In the records below, find the line with "the rounded corner" and the line with "drawn flat bar with two countersunk screw holes."; return exactly those lines and every line between them.

Data listing
------------------------------------------------------------------------
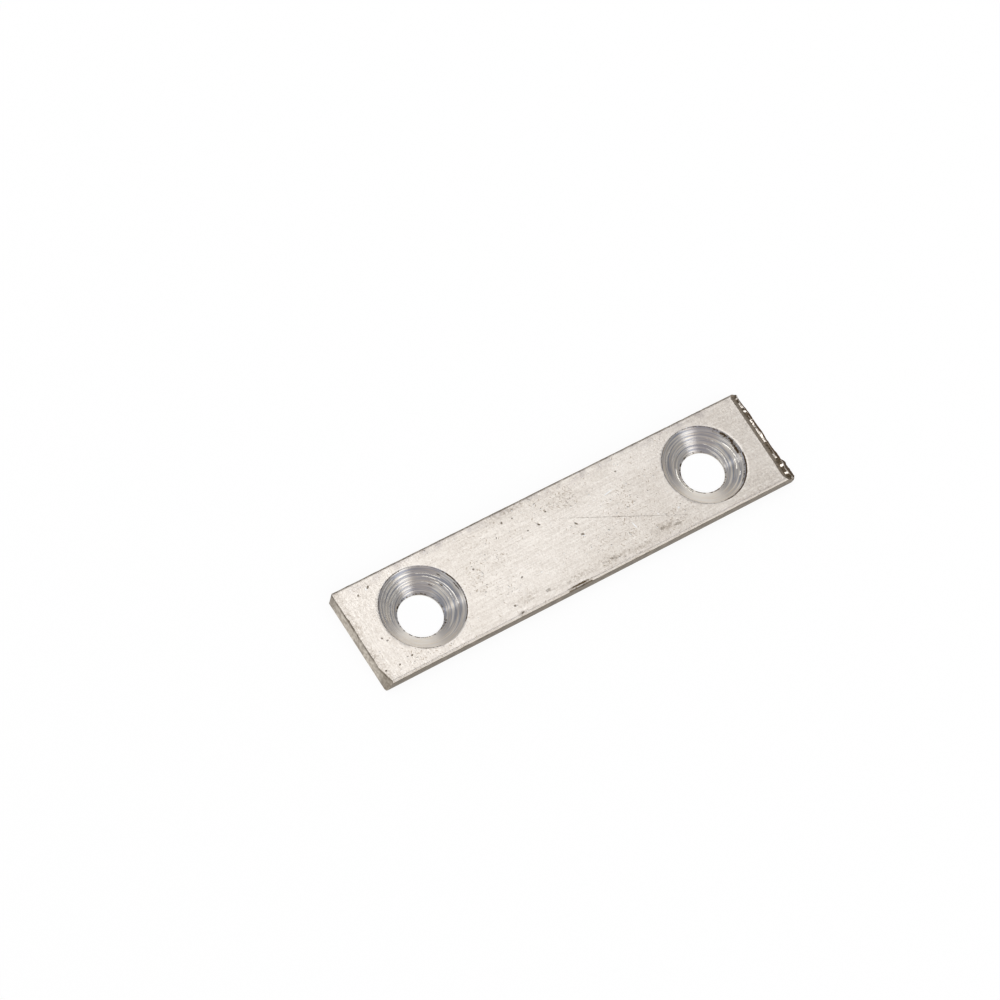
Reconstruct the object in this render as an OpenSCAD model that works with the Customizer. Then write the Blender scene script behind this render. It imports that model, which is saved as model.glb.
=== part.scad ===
// A short piece of aluminium flat bar with two countersunk screw holes.
// X runs along the bar, Y across it and Z up. The origin is at the middle of the underside.
// The left end is cut nearly square. The right end was cut part way down at a slope and then broken off.

/* [Bar] */
// Overall length, from the left end to the broken lip
bar_l = 90; // [87:1:160]
// Width of the flat bar
bar_w = 20; // [18:0.5:40]
// Thickness of the flat bar
bar_t = 3; // [2.8:0.1:6]
// Radius of the four long edges, as the bar was drawn
edge_r = 0.5; // [0.2:0.05:0.8]

/* [Screw holes] */
// Diameter of the drilled holes, for an M8 screw
hole_d = 8.4; // [7.8:0.1:12]
// Distance between the two hole centres
hole_pitch = 62; // [20:0.5:64]
// Distance from the left end to the first hole's centre
hole_from_end = 13.1; // [10:0.1:14.5]
// How far the holes lie off the bar's centre line, towards the front
hole_off = 0.4; // [0:0.1:1]

/* [Countersinks] */
// Diameter of the countersinks at the top face
sink_d = 16.2; // [12:0.1:16.8]
// Included angle of the countersinks
sink_angle = 110; // [106:1:120]
// Lean of the countersinking tool in the left hole, in degrees
sink_lean_left = 3.5; // [0:0.5:5]
// Direction in which the left countersink spreads, in degrees from +X
sink_turn_left = 53; // [0:1:360]
// Lean of the countersinking tool in the right hole, in degrees
sink_lean_right = 2.5; // [0:0.5:5]
// Direction in which the right countersink spreads, in degrees from +X
sink_turn_right = 107; // [0:1:360]

/* [Left end] */
// How far the cut leans back from the bottom edge to the top edge
end_lean = 0.25; // [0.05:0.05:0.8]
// Size of the facet on the front corner, along the bar
facet_l = 0.75; // [0.1:0.05:1]
// Width of the facet on the front corner, across the bar
facet_w = 7; // [2:0.5:9]
// Size of the small bevel on the back corner
corner_bevel = 0.5; // [0.1:0.05:1]

/* [Right end] */
// Length of the smooth slope, along the bar
slope_l = 1.5; // [0.8:0.1:2.5]
// Drop of the smooth slope
slope_drop = 1.5; // [0.8:0.1:2]
// Length of the torn strip beyond the slope
tear_l = 1.4; // [0.6:0.1:2]
// Height of the torn lip above the underside
lip_h = 0.6; // [0.2:0.05:0.8]
// Skew of the cut across the bar, in degrees
cut_skew = 1.5; // [0:0.1:3]
// Number of torn facets across the bar
tear_count = 16; // [8:1:24]
// Greatest step of the torn lip, in and out
tear_rough = 0.16; // [0:0.02:0.3]

/* [Edge damage] */
// Distance of the long nick from the bar's middle, to the left
nick_x = 4; // [0:0.5:20]
// Length of the nick in the front top edge
nick_l = 5.4; // [2:0.2:10]
// Depth of the nick
nick_depth = 0.2; // [0.05:0.05:0.4]
// Distance of the small dent from the bar's middle, to the left
dent_x = 16.4; // [10:0.2:24]

/* [Hidden] */
$fn = 96;
// Spare length by which a cutter stands clear of the bar
over = 4;
left_x = -bar_l / 2;
lip_x = bar_l / 2;
front_y = -bar_w / 2;
back_y = bar_w / 2;
// Where the smooth slope leaves the top face, and how high the torn strip takes over from it
top_end_x = lip_x - slope_l - tear_l;
break_z = bar_t - slope_drop;
// The underside tucks back from the lip by this angle from upright
tuck_angle = 35;
// Places of the drilled holes
hole_y = -hole_off;
hole_left_x = left_x + hole_from_end;
hole_right_x = hole_left_x + hole_pitch;
hole_r = hole_d / 2;
sink_r = sink_d / 2;
sink_half = sink_angle / 2;
// How far the cut's top edge runs out at the two corners
corner_flare = 0.1;
flare_w = 1;
// Rows of points across the break, with one row beyond each side of the bar
row_step = bar_w / tear_count;
row_last = tear_count + 2;
tear_seed = 27;
tear_in = rands(-1, 1, row_last + 1, tear_seed);
tear_up = rands(-1, 1, row_last + 1, tear_seed + 1);
// The lip bulges at the front corner, is hollow beside the bulge and runs nearly straight from there on
bulge_w = 0.22 * bar_w;
hollow_w = 0.3 * bar_w;
hollow_in = 0.3;
straight_in = 0.2;
nick_r = 2.2;
dent_r = 0.9;
dent_depth = 0.15;

// Outline of the drawn bar, seen along its length
module bar_section() {
  translate([front_y + edge_r, 0]) square([bar_w - 2 * edge_r, bar_t]);
  translate([front_y, edge_r]) square([bar_w, bar_t - 2 * edge_r]);
  for (y = [front_y + edge_r, back_y - edge_r])
    for (z = [edge_r, bar_t - edge_r])
      translate([y, z]) circle(r = edge_r);
}

// The bar before its ends are shaped, with spare length for the break
module bar_blank() {
  translate([left_x, 0, 0])
    rotate([90, 0, 90])
      linear_extrude(height = bar_l + over) bar_section();
}

// Drilled hole, straight through
module drill() {
  translate([0, 0, -over]) cylinder(h = bar_t + 2 * over, r = hole_r);
}

// Countersink of a tool that leans: its cone opens at the top face and meets the drilled wall.
// A level section of a leaning cone is wide_k times as wide as it is high above the tip,
// and its middle lies drift_k times that height to one side.
module leaning_sink(lean, turn) {
  wide_k = (tan(sink_half + lean) + tan(sink_half - lean)) / 2;
  drift_k = (tan(sink_half + lean) - tan(sink_half - lean)) / 2;
  tip_depth = sink_r / wide_k;
  land_up = hole_r / wide_k;
  rotate([0, 0, turn])
    translate([-land_up * drift_k, 0, bar_t - tip_depth])
      rotate([0, lean, 0])
        cylinder(h = tip_depth + over, r1 = 0, r2 = (tip_depth + over) * tan(sink_half));
}

module screw_hole(x, lean, turn) {
  translate([x, hole_y, 0]) {
    drill();
    leaning_sink(lean, turn);
  }
}

// The left cut leans back by end_lean over the bar's thickness
module left_cut() {
  translate([left_x, -bar_w, 0])
    rotate([0, atan2(end_lean, bar_t), 0])
      translate([-over, 0, -over]) cube([over, 2 * bar_w, bar_t + 2 * over]);
}

// A filed facet takes off the front corner, more at the top than at the bottom
module left_front_facet() {
  translate([left_x + facet_l + end_lean, front_y, bar_t])
    rotate([0, atan2(facet_l, bar_t), atan2(facet_l, facet_w)])
      translate([-over, -over, -2 * bar_t]) cube([over, over + 2 * facet_w, 4 * bar_t]);
}

module left_back_bevel() {
  translate([left_x + corner_bevel, back_y, 0])
    rotate([0, 0, -45])
      translate([-over, -over, -over]) cube([over, 2 * over, bar_t + 2 * over]);
}

function row_y(i) = front_y + (i - 1) * row_step;

// The cut's top edge: skewed across the bar, and flared where it meets the corners
function top_edge_x(y) =
  top_end_x + y * tan(cut_skew) + corner_flare * max(0, abs(y) - back_y + flare_w) / flare_w;

// How far the torn lip lies back from the bar's full length, at a distance past the bulge
function lip_in(past) = past <= 0 ? 0 : past < hollow_w ? hollow_in : straight_in;

function lip_short(i) =
  lip_in(row_y(i) - front_y - bulge_w) + tear_rough * (1 + tear_in[i]) / 2;

// Profile of the space beyond the broken end at row i, as points in X and Z, from above and round
function break_profile(i) =
  let (
    top_x = top_edge_x(row_y(i)),
    lip = lip_x - lip_short(i),
    crest_x = (top_x + slope_l + lip) / 2,
    crest_z = (break_z + lip_h) / 2 + tear_rough * tear_up[i]
  )
  [
    [top_x, bar_t + over],
    [top_x, bar_t],
    [top_x + slope_l, break_z],
    [crest_x, crest_z],
    [lip, lip_h],
    [lip - lip_h * tan(tuck_angle), 0],
    [lip - lip_h * tan(tuck_angle), -over],
    [lip_x + over, -over],
    [lip_x + over, bar_t + over]
  ];

// Everything beyond the cut and the torn strip, skinned over the rows of profiles
module broken_end() {
  rows = [for (i = [0 : row_last]) break_profile(i)];
  n = len(rows[0]);
  points = [for (i = [0 : row_last]) for (p = rows[i]) [p[0], row_y(i), p[1]]];
  sides = [
    for (i = [0 : row_last - 1]) for (k = [0 : n - 1])
      let (a = i * n + k, b = i * n + (k + 1) % n, c = a + n, d = b + n)
      each [[a, b, c], [b, d, c]]
  ];
  near_cap = [for (k = [0 : n - 1]) n - 1 - k];
  far_cap = [for (k = [0 : n - 1]) row_last * n + k];
  polyhedron(points, concat(sides, [near_cap, far_cap]));
}

// A long shallow nick in the front top edge, cut square across the rounded corner
module nick() {
  out = (edge_r + nick_r - nick_depth) / sqrt(2);
  translate([-nick_x, front_y + edge_r - out, bar_t - edge_r + out])
    rotate([0, 90, 0])
      translate([0, 0, -nick_l / 2]) cylinder(h = nick_l, r = nick_r);
}

module dent() {
  translate([-dent_x, front_y + edge_r / 2, bar_t + dent_r - dent_depth]) sphere(r = dent_r);
}

module plate() {
  color([0.84, 0.82, 0.79])
    difference() {
      bar_blank();
      screw_hole(hole_left_x, sink_lean_left, sink_turn_left);
      screw_hole(hole_right_x, sink_lean_right, sink_turn_right);
      left_cut();
      left_front_facet();
      left_back_bevel();
      broken_end();
      nick();
      dent();
    }
}

plate();
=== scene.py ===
"""Blender looks of a worn aluminium plate: a short drawn flat bar with two countersunk screw holes.

The bar was sawn square at its left end and broken off at its right end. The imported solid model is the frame.
The piece made here stands for its one node at the same sizes, and adds what a worn plate shows: tool rings in
the countersinks, torn grains at the break, bruised edges, and the drawn, sawn, turned and torn finishes.

The axes are the frame's: X along the bar from the sawn end to the broken end, Y across it, Z up out of the
countersunk face. Shapes are worked out in millimetres and turned to metres when a mesh is written.
"""

import logging
import math
from collections.abc import Callable
from dataclasses import dataclass
from enum import IntEnum
from functools import partial
from typing import Any

import bpy
import numpy as np
from mathutils import Matrix, Quaternion, Vector


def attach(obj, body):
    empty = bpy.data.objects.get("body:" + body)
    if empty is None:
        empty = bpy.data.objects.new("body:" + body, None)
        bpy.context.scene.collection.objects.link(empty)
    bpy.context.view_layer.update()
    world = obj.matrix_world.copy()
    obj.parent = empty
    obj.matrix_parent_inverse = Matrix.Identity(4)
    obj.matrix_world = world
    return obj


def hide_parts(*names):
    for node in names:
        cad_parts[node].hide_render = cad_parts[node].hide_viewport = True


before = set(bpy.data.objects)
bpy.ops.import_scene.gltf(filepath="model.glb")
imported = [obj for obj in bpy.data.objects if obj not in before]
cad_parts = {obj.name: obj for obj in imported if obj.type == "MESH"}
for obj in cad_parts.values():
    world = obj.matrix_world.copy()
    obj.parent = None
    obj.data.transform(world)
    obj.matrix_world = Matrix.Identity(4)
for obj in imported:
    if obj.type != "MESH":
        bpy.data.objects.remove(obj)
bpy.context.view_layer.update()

log = logging.getLogger("plate")
Array = np.ndarray
MM = 0.001
MM_PER_M = 1000.0
# Edges that turn by more than this many degrees stay sharp.
SHARP_DEG = 25.0
# Points nearer to each other than this are one point, and the rounding grid is shifted off the round sizes.
WELD_MM = 1e-5
WELD_SHIFT = 0.3137
# Added to the distance down the right cone, so that its pattern isn't the left one's.
NEXT_CONE = 9.0
CAD_NODE = "plate"
BODY = "root"


class Finish(IntEnum):
    """The finishes of the plate's faces, in the order of the mesh's material slots."""

    DRAWN = 0
    SAWN = 1
    SHEARED = 2
    TORN = 3
    TURNED = 4
    DRILLED = 5


def linear(hex_colour: str) -> tuple[float, float, float, float]:
    """Turn an sRGB hex colour into linear light with full alpha.

    Args:
        hex_colour: six hex digits, with or without a leading hash.

    Returns:
        Red, green, blue and alpha.
    """
    digits = hex_colour.lstrip("#")
    values = [int(digits[i : i + 2], 16) / 255 for i in (0, 2, 4)]
    lin = [v / 12.92 if v <= 0.04045 else ((v + 0.055) / 1.055) ** 2.4 for v in values]
    return (lin[0], lin[1], lin[2], 1.0)


def smoothstep(x: Array, low: float, high: float) -> Array:
    """Rise from 0 at low to 1 at high along 3t^2 - 2t^3, where t is the share of the way, held within 0 and 1."""
    t = np.clip((x - low) / (high - low), 0.0, 1.0)
    return t * t * (3.0 - 2.0 * t)


def bell(x: Array, middle: float, width: float) -> Array:
    """A bell-shaped hill of height 1: exp(-((x - middle) / width)^2)."""
    return np.exp(-(((x - middle) / width) ** 2))


@dataclass(frozen=True)
class Ragged:
    """A broken line of random heights from -1 to 1, joined by straight runs."""

    seed: int
    spacing: float  # mean distance between two corners of the line
    reach: float = 12.0  # the line runs from minus this to plus this

    def __call__(self, x: Array) -> Array:
        """Read the line at each x by straight interpolation between its random corners.

        Args:
            x: places along the line.

        Returns:
            The heights, from -1 to 1.
        """
        rng = np.random.default_rng(self.seed)
        count = int(2 * self.reach / self.spacing)
        places = np.sort(rng.uniform(-self.reach, self.reach, count))
        return np.interp(x, places, rng.uniform(-1.0, 1.0, count))


@dataclass(frozen=True)
class Patch:
    """A grid of points, rows by columns by 3 places in millimetres, and the finish of its faces."""

    points: Array
    finish: Finish
    flipped: bool = False  # True where the grid's own order would face into the metal

    def faces(self, first: int) -> Array:
        """Number the corners of the quads: each joins point (i, j) to (i+1, j), (i+1, j+1) and (i, j+1).

        Args:
            first: number of the grid's first point in the whole mesh.

        Returns:
            Quads x 4 point numbers.
        """
        rows, cols = self.points.shape[:2]
        n = first + np.arange(rows * cols).reshape(rows, cols)
        corners = np.stack([n[:-1, :-1], n[1:, :-1], n[1:, 1:], n[:-1, 1:]], axis=-1).reshape(-1, 4)
        return corners[:, ::-1] if self.flipped else corners


@dataclass(frozen=True, kw_only=True)
class Bar:
    """The drawn bar's section, which all of its parts share."""

    half_w: float = 10.0
    thickness: float = 3.0
    edge_r: float = 0.5  # radius of the long edges


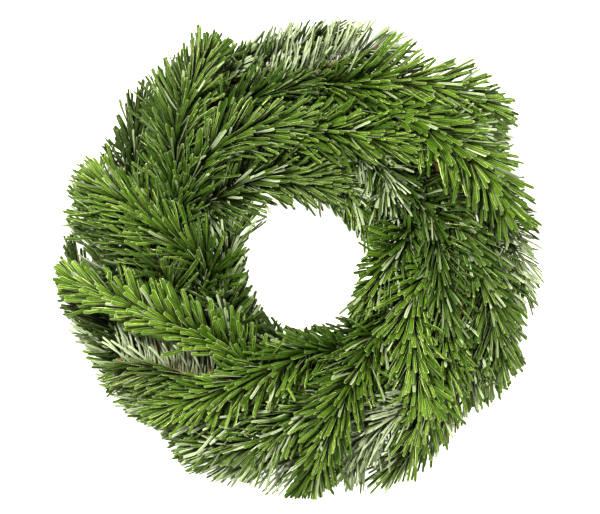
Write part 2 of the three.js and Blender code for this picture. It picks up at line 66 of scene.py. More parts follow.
camera_data = bpy.data.cameras.new("camera")
camera_data.sensor_width = SENSOR_WIDTH
camera_data.lens = SENSOR_WIDTH * (CAMERA_HEIGHT - SUBJECT_HEIGHT) / VIEW_WIDTH
camera = bpy.data.objects.new("camera", camera_data)
camera.location = (*VIEW_CENTRE, CAMERA_HEIGHT)
bpy.context.scene.collection.objects.link(camera)
bpy.context.scene.camera = camera
print("lens, mm:", round(camera_data.lens, 1))

# %% Surround, lamps and gamma
scene = bpy.context.scene
scene.view_settings.view_transform = "Standard"
scene.view_settings.gamma = 0.78
SURROUND_COLOUR, SURROUND_STRENGTH = (1, 0.97, 0.55, 1), 0.15
LAMP_COLOUR = (1, 0.98, 0.83)
LAMP_AIM = (0, 0, 0.03)

world = bpy.data.worlds.new("studio")
world.use_nodes = True
surround = world.node_tree.nodes["Background"]
surround.inputs["Color"].default_value = SURROUND_COLOUR
surround.inputs["Strength"].default_value = SURROUND_STRENGTH
scene.world = world


def add_lamp(name, place, width, power):
    lamp = bpy.data.lights.new(name, "AREA")
    lamp.size = width
    lamp.energy = power
    lamp.color = LAMP_COLOUR
    holder = bpy.data.objects.new(name, lamp)
    holder.location = place
    heading = np.array(LAMP_AIM) - np.array(place)
    heading = heading / np.linalg.norm(heading)
    holder.rotation_euler = (math.acos(-heading[2]), 0, math.atan2(heading[0], -heading[1]) + math.pi)
    scene.collection.objects.link(holder)


add_lamp("main_lamp", (-0.36, 0.5, 1.45), 0.26, 40.5)
add_lamp("fill_lamp", (0.7, -0.6, 1.2), 0.6, 13.6)

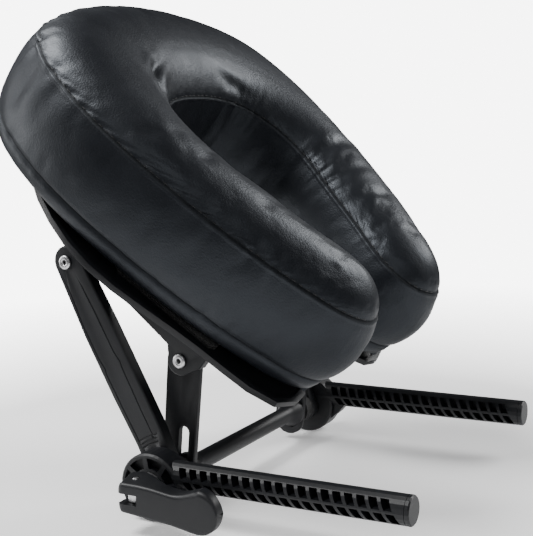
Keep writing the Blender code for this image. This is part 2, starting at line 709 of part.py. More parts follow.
def fastener_strips(hook_mat, loop_mat):
    """Hook strips stuck to the platform and the loop strips sewn under the cushion above them."""
    places = (
        ("crown", (-0.224, 0.0), (STRIP_WIDTH, 0.100), 0.0),
        ("near", (-0.093, -0.093), (0.080, STRIP_WIDTH), 14.0),
        ("far", (-0.093, 0.093), (0.080, STRIP_WIDTH), -14.0),
    )
    hook_low = -PLATE_DISH + GAP
    loop_low = hook_low + HOOK_THICKNESS + GAP
    for where, centre, size, turn in places:
        strip(f"hook_strip_{where}", centre, size, turn, hook_low, hook_low + HOOK_THICKNESS, hook_mat)
        strip(f"loop_strip_{where}", centre, size, turn, loop_low, loop_low + LOOP_THICKNESS, loop_mat)


def cushion(mat):
    """Crowned horseshoe cushion: a lofted top, an upright boxing and a rolled-in bottom.

    The top is a grid of chords from the inner to the outer edge. Its height above the seam is
    a quarter ellipse of the distance from the nearest edge.
    """
    rim, opening = horseshoe(CUSHION_OUTER, CUSHION_INNER, 37)
    chord = rim - opening
    length = np.hypot(*chord.T)
    middle = (rim + opening) / 2
    spread = np.sin(np.linspace(-90, 90, 11) * math.pi / 180)
    bm = bmesh.new()

    def row_height(fraction, index):
        edge = (1 - abs(fraction)) * length[index] / 2
        depth = min(edge / CROWN_MARGIN, 1.0)
        return UPPER_SEAM + CROWN_HEIGHT * math.sqrt(1 - (1 - depth) ** 2)

    def section(index):
        """The closed cross-section at one station, from the inner bottom edge over the top."""
        half = length[index] / 2
        bottom = max(half - BOTTOM_INSET, half * 0.55)
        bulge = half + BOXING_BULGE * min(half / CROWN_MARGIN, 1.0)
        sides = [(bottom, CUSHION_BOTTOM), (half, LOWER_SEAM), (bulge, (LOWER_SEAM + UPPER_SEAM) / 2)]
        points = [(-reach, w) for reach, w in sides]
        points += [(s * half, row_height(s, index)) for s in spread]
        points += [(reach, w) for reach, w in reversed(sides)]
        across = chord[index] / length[index]
        return [(*(middle[index] + across * reach), w) for reach, w in points]

    stations = [index for index in range(len(rim)) if length[index] > 0.004]
    rings = [[bm.verts.new(point) for point in section(index)] for index in stations]
    for first, second in zip(rings, rings[1:]):
        for here, there in zip(range(len(first)), [*range(1, len(first)), 0]):
            bm.faces.new((first[here], first[there], second[there], second[here]))
    bm.faces.new(rings[0][::-1])
    bm.faces.new(rings[-1])
    return placed(bm, "cushion", mat, tilted=True, smooth_angle=60.0)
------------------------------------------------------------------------
* [Output of the exercise]
// A long shallow nick in the front top edge, cut square across the rounded corner
module nick() {
  out = (edge_r + nick_r - nick_depth) / sqrt(2);
  translate([-nick_x, front_y + edge_r - out, bar_t - edge_r + out])
    rotate([0, 90, 0])
      translate([0, 0, -nick_l / 2]) cylinder(h = nick_l, r = nick_r);
}

module dent() {
  translate([-dent_x, front_y + edge_r / 2, bar_t + dent_r - dent_depth]) sphere(r = dent_r);
}

module plate() {
  color([0.84, 0.82, 0.79])
    difference() {
      bar_blank();
      screw_hole(hole_left_x, sink_lean_left, sink_turn_left);
      screw_hole(hole_right_x, sink_lean_right, sink_turn_right);
      left_cut();
      left_front_facet();
      left_back_bevel();
      broken_end();
      nick();
      dent();
    }
}

plate();
=== scene.py ===
"""Blender looks of a worn aluminium plate: a short drawn flat bar with two countersunk screw holes.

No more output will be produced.